One of the challenges for the CIO 1.0 is that when he was successful (i.e. keeping IT running at a high percentage of availability) it was difficult to showcase the potential to help the business, since a well-running IT function is largely invisible. Then as technology continued to rapidly evolve and data management began to explode, the domain of the CIO 1.0 expanded. The CIO 1.0 had more visibility as these changes profoundly impacted the way the business was run. He (or she) was educated in a “hardware” and “infrastructure” world with more influence on the enterprise: his (or her) systems were running on his servers, in his datacenter. Working in this environment gave the CIO more confidence and in this environment he was able to show his (added) value.

 

Change is there, again!

Then things started to change again for the CIO. Decentralized IT. Knowledgeable end-users. Many external IT-services suppliers. And worst of all: the Internet.  These organizational and technology advancements disrupted the carefully managed world of the IT organization. The CIO 1.0 tried to regain control by demanding strict rules regarding the use of IT across the enterprise. This worked… for a short while.  At the same time, he had to build a “bridge” between his IT department and the end user (internal customer): business-IT alignment became a top priority.  CIOs started to try to speak the language of business and connect to the end users, but were at the same time confounded by the challenge that IT’s  “internal customers” were now buying IT services through the Internet and exploiting the opportunities now available on the Internet without informing the CIO.

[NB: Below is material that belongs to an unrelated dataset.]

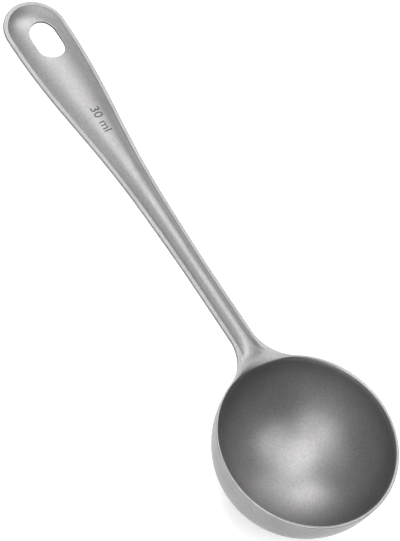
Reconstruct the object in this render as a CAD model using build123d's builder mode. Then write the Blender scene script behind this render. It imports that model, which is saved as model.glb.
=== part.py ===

It is not completely fair to say that the CIO 1.0 didn’t (try to) innovate or didn’t lead  challenging IT transformation projects. Some examples that resonated with the C-suite were:

 

  • Virtualization (of servers and desktops) or “doing the same with less, by centralizing and consolidating IT processing”;
  • Outsourcing;
  • Back-sourcing or cancelling the previous outsourcing.

 

The CIO 1.0 kept IT running, but still his (internal) customers were not satisfied. Instead of promoting and supporting technology innovation, the CIO 1.0 has become one of the major hurdles in IT transformation.

 

CIO 2.0: rise!

As these changes to technology and the marketplace continue and accelerate, I believe a new CIO is needed- one focused on business priorities and enterprise value and transformation. But what are the core competencies to enable this CIO 2.0?

 

Some trends are emerging to answer this question. A renowned head hunter has put the following text on its website:

 

Given the Chief Information Officer’s (CIO) responsibility for the “central nervous system” of the corporation, filling a CIO vacancy is one of the most critical leadership decisions an enterprise can face. While an acceptable CIO might be able to reliably “keep the lights on”, a world-class CIO will be able to leverage information technology to drive process improvements, cost reductions, actionable competitive intelligence and revenue expansion opportunities. Because of the increased demands for talent, skilled CIOs are continually presented with opportunities, and so even companies currently thoroughly satisfied with their current IT leadership need to have a well thought out approach to CIO succession whether through promotion from within the IT function, rotation of a non-IT executive from the business to bring a user’s perspective to the role or through external recruitment.

 

It is clear that CIOs need to play a key role in the strategic direction of a company, and in order to do this effectively they need to understand the business and the elements that drive the business. Communication skills are of the utmost importance. For different organizations in different industries, different communication skills apply.  In particular, the CIO 2.0 needs to be able to communicate effectively across the enterprise, and with all of the other “Chiefs” in the C-suite, in business language and from a business perspective. In fact, some companies have now appointed business people (without much technical back ground) as the CIO… These have discovered that technology skills are less important than the skills to understand how the business works and communicate with the rest of the enterprise.

 

Another indicator of the new business-oriented CIO 2.0 is the set of priorities he or she has. One CIO of a Fortune 50 company that I admired, at one point published his 5 top priorities as:

  • aligning business and IT
  • integrating the enterprise
  • driving long-term revenue growth
  • fueling innovation
  • developing employee skills

 

One thing that is most notable is that there is not much technology in this CIO’s priorities… They focus on connecting with the business, increasing competitive advantage, looking for opportunities. In short, the listed priorities show a common factor: transformation!  As I see it, the CIO 2.0 is a transformer- a transformer of the enterprise to a new level of competitive advantage and business success. And on a final note, I would also say that when this new CIO has finished the transformation he should move on to the next role: the CIO 2.0 is not the right person to keep IT running. The CIO 2.0 drives transformation, which drives the business.

 

CIO 2.0: forget IT, think business!

 

My closing question to Center members: what are your observations on CIO 2.0? Is your role evolving to business transformation leader?